# What the exercise asks
Below is a listing; reproduce each line of it exactly.
═════ Stored rows ═════
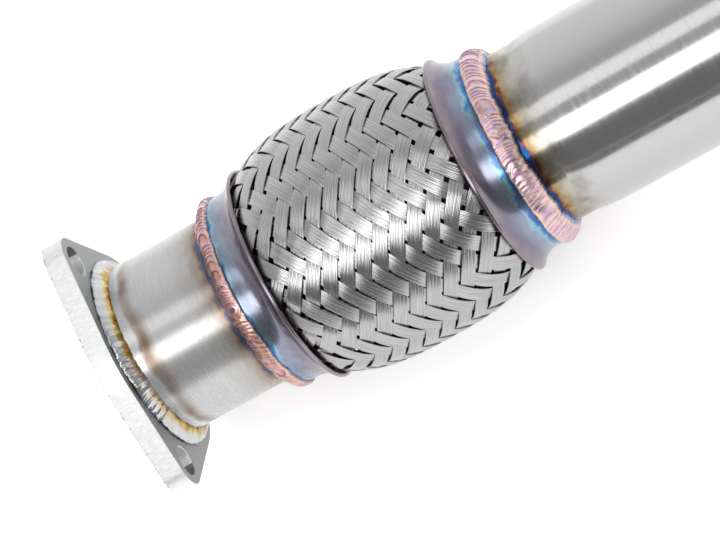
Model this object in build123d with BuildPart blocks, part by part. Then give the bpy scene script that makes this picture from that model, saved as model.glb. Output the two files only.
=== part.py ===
"""Exhaust centre pipe: flange, stub pipe, braided flex joint and rear pipe, welded into one piece.

Units are millimetres and +Z is up.  The pipe's axis is the X axis, with the gasket face of the flange
at x = 0.  The assembly lies on the barrel of its braid and on the lowest of its three flange ears.
"""
import math
import os

from build123d import *

os.makedirs("parts", exist_ok=True)

# Pipes
PIPE_R = 31.75            # 2.5 inch tube
PIPE_WALL = 1.5
STUB_RECESS = 2.0         # the stub stops short of the gasket face
SOCKET = 8.0              # length of pipe pushed into each end of the flex joint
NECK_LENGTH = 12.6        # formed neck of the rear pipe behind the flex joint
FLARE_LENGTH = 11.5
REAR_SWELL = 1.15         # rear pipe's skin behind its neck, over the neck's
REAR_LENGTH = 104.0       # from the flex joint to the open end, which balances the assembly

# Flange
FLANGE_T = 8.0
FLANGE_RIM = 8.0          # disc of the flange, out from the pipe's skin
BOLT_OFFSET = 13.25       # bolt circle, out from the pipe's skin
EAR_COUNT = 3
EAR_R = 9.2
BOLT_HOLE_R = 5.5
FLANGE_WELD_LEG = 4.6
FLANGE_WELD_CROWN = 0.6   # share of the leg at the crown of the fillet

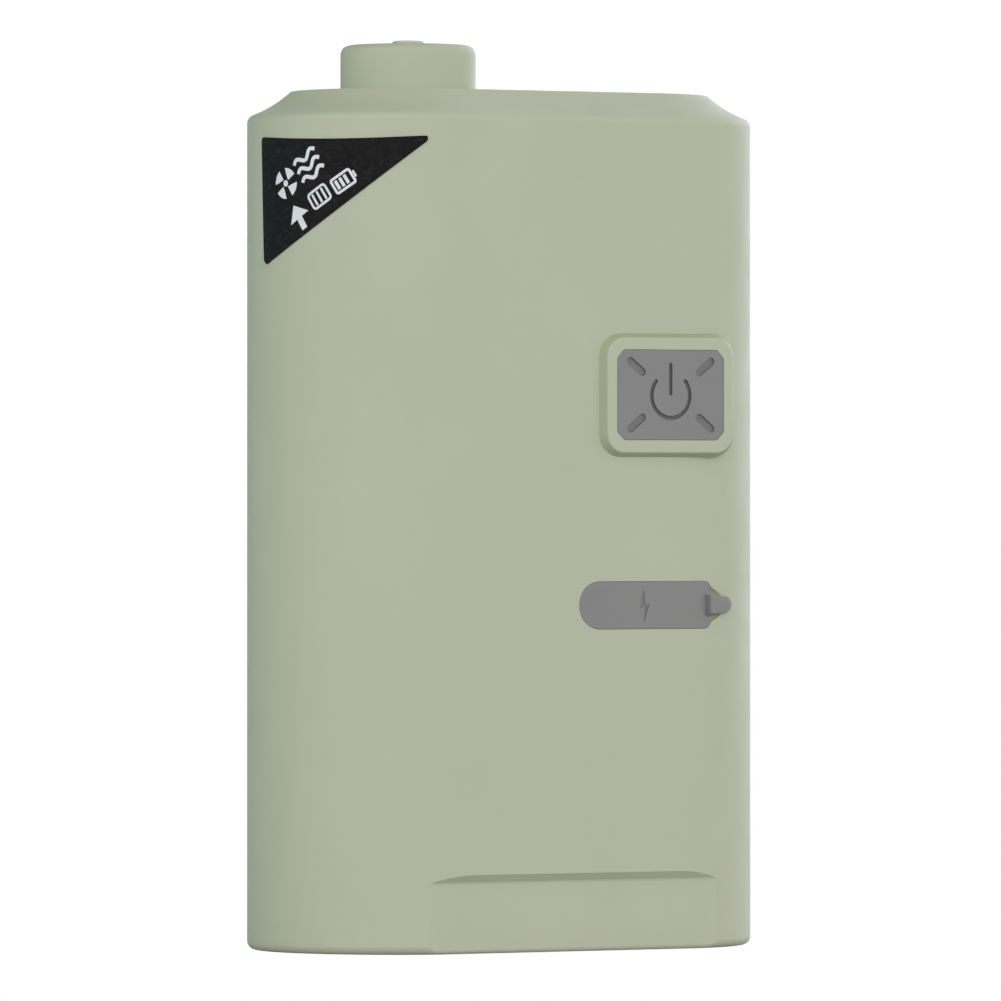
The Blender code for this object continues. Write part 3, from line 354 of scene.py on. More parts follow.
NODE_LOOKS = {
    "sage_plastic": SAGE,
    "grey_rubber": RUBBER,
    "pale_grey_plastic": PIN,
    "black_film": FILM,
    "dark_plastic": DARK,
    "natural_plastic": NATURAL,
    "seal_rubber": SEAL,
    "steel": STEEL,
    "motor_steel": CAN,
    "nickel": NICKEL,
    "board_green": circuit_board(),
    "cell_wrap": cell_wrap(),
    "led_clear": clear_led(),
    "red_wire": insulation("red insulation", (0.50, 0.02, 0.02)),
    "black_wire": insulation("black insulation", (0.02, 0.02, 0.02)),
}


def dress_nodes():
    """Gives every CAD node the finished look of its material slot."""
    for entry in frame["record"]["subparts"]:
        for slot in frame["nodes"][entry["node"]].material_slots:
            slot.material = NODE_LOOKS[entry["material_slot"]]


# ---------- mesh making


def make(name, bm, mat=None, matrix=None):
    """An object from bm, which stays in the row frame with its origin there."""
    if matrix is not None:
        bmesh.ops.transform(bm, matrix=matrix, verts=bm.verts)
    bmesh.ops.recalc_face_normals(bm, faces=bm.faces)
    mesh = bpy.data.meshes.new(name)
    bm.to_mesh(mesh)
    bm.free()
    mesh.shade_smooth()
    obj = bpy.data.objects.new(name, mesh)
    bpy.context.scene.collection.objects.link(obj)
    mats = mat if isinstance(mat, list) else [mat] if mat else []
    for each in mats:
        mesh.materials.append(each)
    return obj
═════
# Correct output
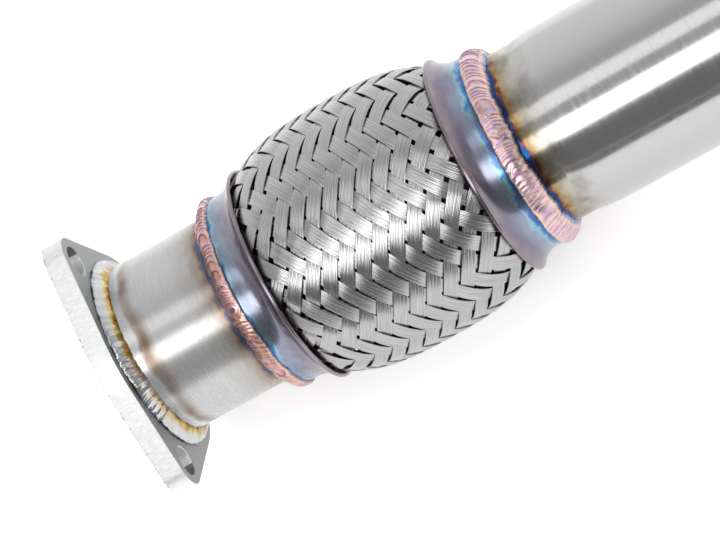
Model this object in build123d with BuildPart blocks, part by part. Then give the bpy scene script that makes this picture from that model, saved as model.glb. Output the two files only.
=== part.py ===
"""Exhaust centre pipe: flange, stub pipe, braided flex joint and rear pipe, welded into one piece.

Units are millimetres and +Z is up.  The pipe's axis is the X axis, with the gasket face of the flange
at x = 0.  The assembly lies on the barrel of its braid and on the lowest of its three flange ears.
"""
import math
import os

from build123d import *

os.makedirs("parts", exist_ok=True)

# Pipes
PIPE_R = 31.75            # 2.5 inch tube
PIPE_WALL = 1.5
STUB_RECESS = 2.0         # the stub stops short of the gasket face
SOCKET = 8.0              # length of pipe pushed into each end of the flex joint
NECK_LENGTH = 12.6        # formed neck of the rear pipe behind the flex joint
FLARE_LENGTH = 11.5
REAR_SWELL = 1.15         # rear pipe's skin behind its neck, over the neck's
REAR_LENGTH = 104.0       # from the flex joint to the open end, which balances the assembly

# Flange
FLANGE_T = 8.0
FLANGE_RIM = 8.0          # disc of the flange, out from the pipe's skin
BOLT_OFFSET = 13.25       # bolt circle, out from the pipe's skin
EAR_COUNT = 3
EAR_R = 9.2
BOLT_HOLE_R = 5.5
FLANGE_WELD_LEG = 4.6
FLANGE_WELD_CROWN = 0.6   # share of the leg at the crown of the fillet

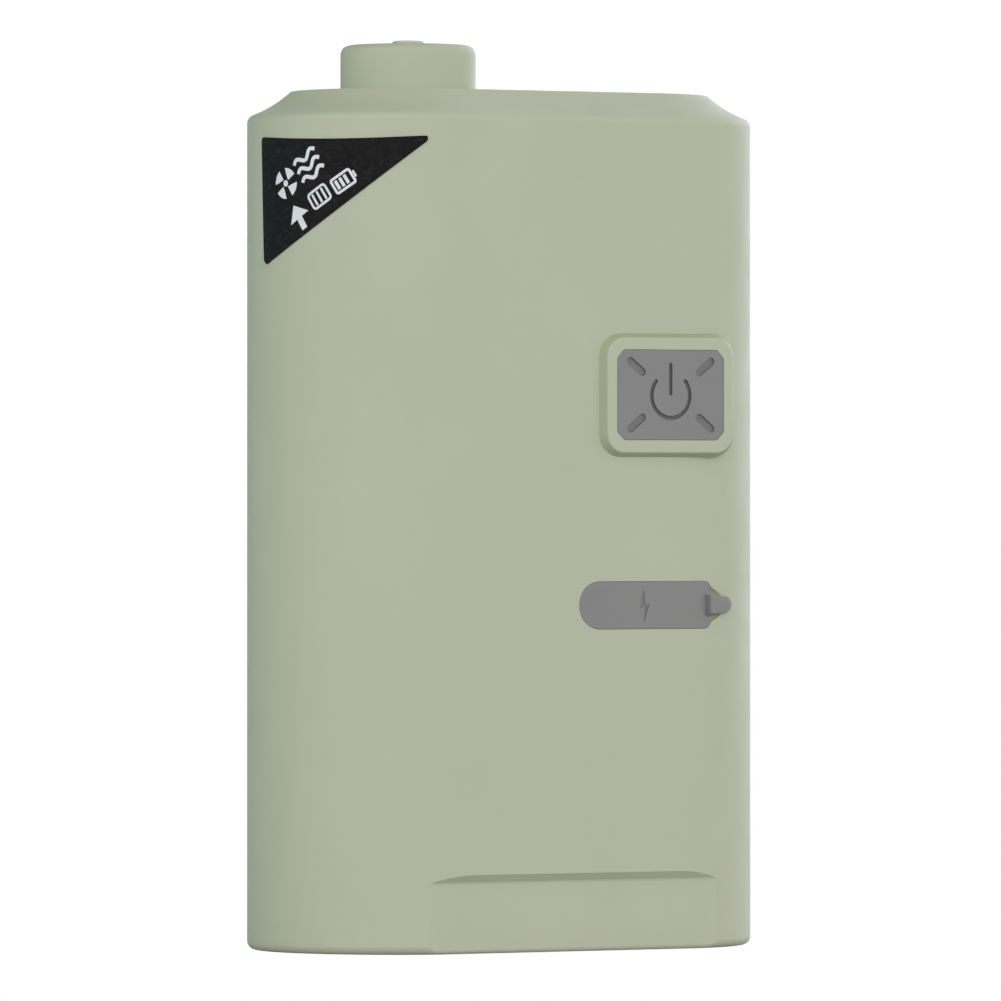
The Blender code for this object continues. Write part 3, from line 354 of scene.py on. More parts follow.
NODE_LOOKS = {
    "sage_plastic": SAGE,
    "grey_rubber": RUBBER,
    "pale_grey_plastic": PIN,
    "black_film": FILM,
    "dark_plastic": DARK,
    "natural_plastic": NATURAL,
    "seal_rubber": SEAL,
    "steel": STEEL,
    "motor_steel": CAN,
    "nickel": NICKEL,
    "board_green": circuit_board(),
    "cell_wrap": cell_wrap(),
    "led_clear": clear_led(),
    "red_wire": insulation("red insulation", (0.50, 0.02, 0.02)),
    "black_wire": insulation("black insulation", (0.02, 0.02, 0.02)),
}


def dress_nodes():
    """Gives every CAD node the finished look of its material slot."""
    for entry in frame["record"]["subparts"]:
        for slot in frame["nodes"][entry["node"]].material_slots:
            slot.material = NODE_LOOKS[entry["material_slot"]]


# ---------- mesh making


def make(name, bm, mat=None, matrix=None):
    """An object from bm, which stays in the row frame with its origin there."""
    if matrix is not None:
        bmesh.ops.transform(bm, matrix=matrix, verts=bm.verts)
    bmesh.ops.recalc_face_normals(bm, faces=bm.faces)
    mesh = bpy.data.meshes.new(name)
    bm.to_mesh(mesh)
    bm.free()
    mesh.shade_smooth()
    obj = bpy.data.objects.new(name, mesh)
    bpy.context.scene.collection.objects.link(obj)
    mats = mat if isinstance(mat, list) else [mat] if mat else []
    for each in mats:
        mesh.materials.append(each)
    return obj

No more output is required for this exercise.